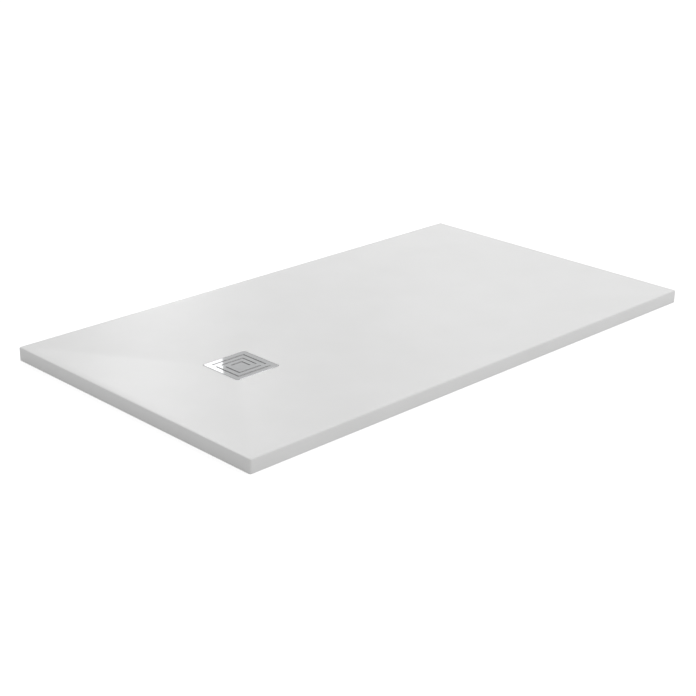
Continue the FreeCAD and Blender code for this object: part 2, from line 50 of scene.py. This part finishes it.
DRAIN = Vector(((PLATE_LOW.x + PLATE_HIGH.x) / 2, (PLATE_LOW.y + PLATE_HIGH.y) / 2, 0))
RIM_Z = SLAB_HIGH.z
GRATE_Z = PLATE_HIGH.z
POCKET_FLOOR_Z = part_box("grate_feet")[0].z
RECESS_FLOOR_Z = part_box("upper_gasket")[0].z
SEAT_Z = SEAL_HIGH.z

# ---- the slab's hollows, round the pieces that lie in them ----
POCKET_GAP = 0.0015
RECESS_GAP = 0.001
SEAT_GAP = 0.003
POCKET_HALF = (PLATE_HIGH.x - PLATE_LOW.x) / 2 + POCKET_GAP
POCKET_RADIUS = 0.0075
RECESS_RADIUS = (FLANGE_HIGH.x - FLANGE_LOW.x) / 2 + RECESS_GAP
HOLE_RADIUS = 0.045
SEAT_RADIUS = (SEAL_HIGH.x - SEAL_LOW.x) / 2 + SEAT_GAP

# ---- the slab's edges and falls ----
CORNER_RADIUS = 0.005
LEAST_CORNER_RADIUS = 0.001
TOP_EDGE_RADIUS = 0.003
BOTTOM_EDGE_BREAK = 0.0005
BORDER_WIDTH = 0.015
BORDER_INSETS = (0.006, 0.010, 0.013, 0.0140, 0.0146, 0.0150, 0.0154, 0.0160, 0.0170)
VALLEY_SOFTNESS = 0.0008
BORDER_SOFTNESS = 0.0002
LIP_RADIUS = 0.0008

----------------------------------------

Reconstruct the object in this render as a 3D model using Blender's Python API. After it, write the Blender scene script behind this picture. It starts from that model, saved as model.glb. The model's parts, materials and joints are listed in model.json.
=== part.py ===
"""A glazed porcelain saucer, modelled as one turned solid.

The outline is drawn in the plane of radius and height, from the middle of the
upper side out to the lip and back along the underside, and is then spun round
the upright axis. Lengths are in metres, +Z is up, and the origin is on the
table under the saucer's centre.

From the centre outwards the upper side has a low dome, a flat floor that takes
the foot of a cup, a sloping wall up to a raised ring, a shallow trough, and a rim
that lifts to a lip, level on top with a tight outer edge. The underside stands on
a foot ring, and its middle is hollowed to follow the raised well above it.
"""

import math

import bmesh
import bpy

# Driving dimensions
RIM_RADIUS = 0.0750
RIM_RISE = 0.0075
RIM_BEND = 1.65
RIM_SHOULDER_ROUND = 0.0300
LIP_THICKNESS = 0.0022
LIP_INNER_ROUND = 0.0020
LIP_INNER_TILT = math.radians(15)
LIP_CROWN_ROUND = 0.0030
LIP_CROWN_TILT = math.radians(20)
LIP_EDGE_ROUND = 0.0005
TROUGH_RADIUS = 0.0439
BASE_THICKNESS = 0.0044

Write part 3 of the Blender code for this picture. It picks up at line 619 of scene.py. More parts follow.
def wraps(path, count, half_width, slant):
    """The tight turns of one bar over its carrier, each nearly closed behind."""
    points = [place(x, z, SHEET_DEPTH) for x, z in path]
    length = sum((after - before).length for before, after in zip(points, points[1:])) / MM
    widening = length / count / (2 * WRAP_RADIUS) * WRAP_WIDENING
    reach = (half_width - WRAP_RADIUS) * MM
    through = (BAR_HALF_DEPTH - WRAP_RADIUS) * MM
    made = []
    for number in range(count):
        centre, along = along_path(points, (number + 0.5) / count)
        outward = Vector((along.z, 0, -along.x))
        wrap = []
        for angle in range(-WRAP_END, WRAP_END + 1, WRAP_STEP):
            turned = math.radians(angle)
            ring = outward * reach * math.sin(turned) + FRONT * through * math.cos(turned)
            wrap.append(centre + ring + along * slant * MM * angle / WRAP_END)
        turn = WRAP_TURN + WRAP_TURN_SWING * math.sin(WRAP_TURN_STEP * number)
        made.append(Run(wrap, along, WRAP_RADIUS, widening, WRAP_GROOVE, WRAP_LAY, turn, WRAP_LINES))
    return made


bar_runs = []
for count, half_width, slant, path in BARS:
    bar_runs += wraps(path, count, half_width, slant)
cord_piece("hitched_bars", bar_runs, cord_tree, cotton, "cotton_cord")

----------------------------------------

Begin with the line that has "Continue the FreeCAD" in the listing above and end after the line that has "LIP_RADIUS = 0.0008"; output those lines exactly.

Result of the task
Continue the FreeCAD and Blender code for this object: part 2, from line 50 of scene.py. This part finishes it.
DRAIN = Vector(((PLATE_LOW.x + PLATE_HIGH.x) / 2, (PLATE_LOW.y + PLATE_HIGH.y) / 2, 0))
RIM_Z = SLAB_HIGH.z
GRATE_Z = PLATE_HIGH.z
POCKET_FLOOR_Z = part_box("grate_feet")[0].z
RECESS_FLOOR_Z = part_box("upper_gasket")[0].z
SEAT_Z = SEAL_HIGH.z

# ---- the slab's hollows, round the pieces that lie in them ----
POCKET_GAP = 0.0015
RECESS_GAP = 0.001
SEAT_GAP = 0.003
POCKET_HALF = (PLATE_HIGH.x - PLATE_LOW.x) / 2 + POCKET_GAP
POCKET_RADIUS = 0.0075
RECESS_RADIUS = (FLANGE_HIGH.x - FLANGE_LOW.x) / 2 + RECESS_GAP
HOLE_RADIUS = 0.045
SEAT_RADIUS = (SEAL_HIGH.x - SEAL_LOW.x) / 2 + SEAT_GAP

# ---- the slab's edges and falls ----
CORNER_RADIUS = 0.005
LEAST_CORNER_RADIUS = 0.001
TOP_EDGE_RADIUS = 0.003
BOTTOM_EDGE_BREAK = 0.0005
BORDER_WIDTH = 0.015
BORDER_INSETS = (0.006, 0.010, 0.013, 0.0140, 0.0146, 0.0150, 0.0154, 0.0160, 0.0170)
VALLEY_SOFTNESS = 0.0008
BORDER_SOFTNESS = 0.0002
LIP_RADIUS = 0.0008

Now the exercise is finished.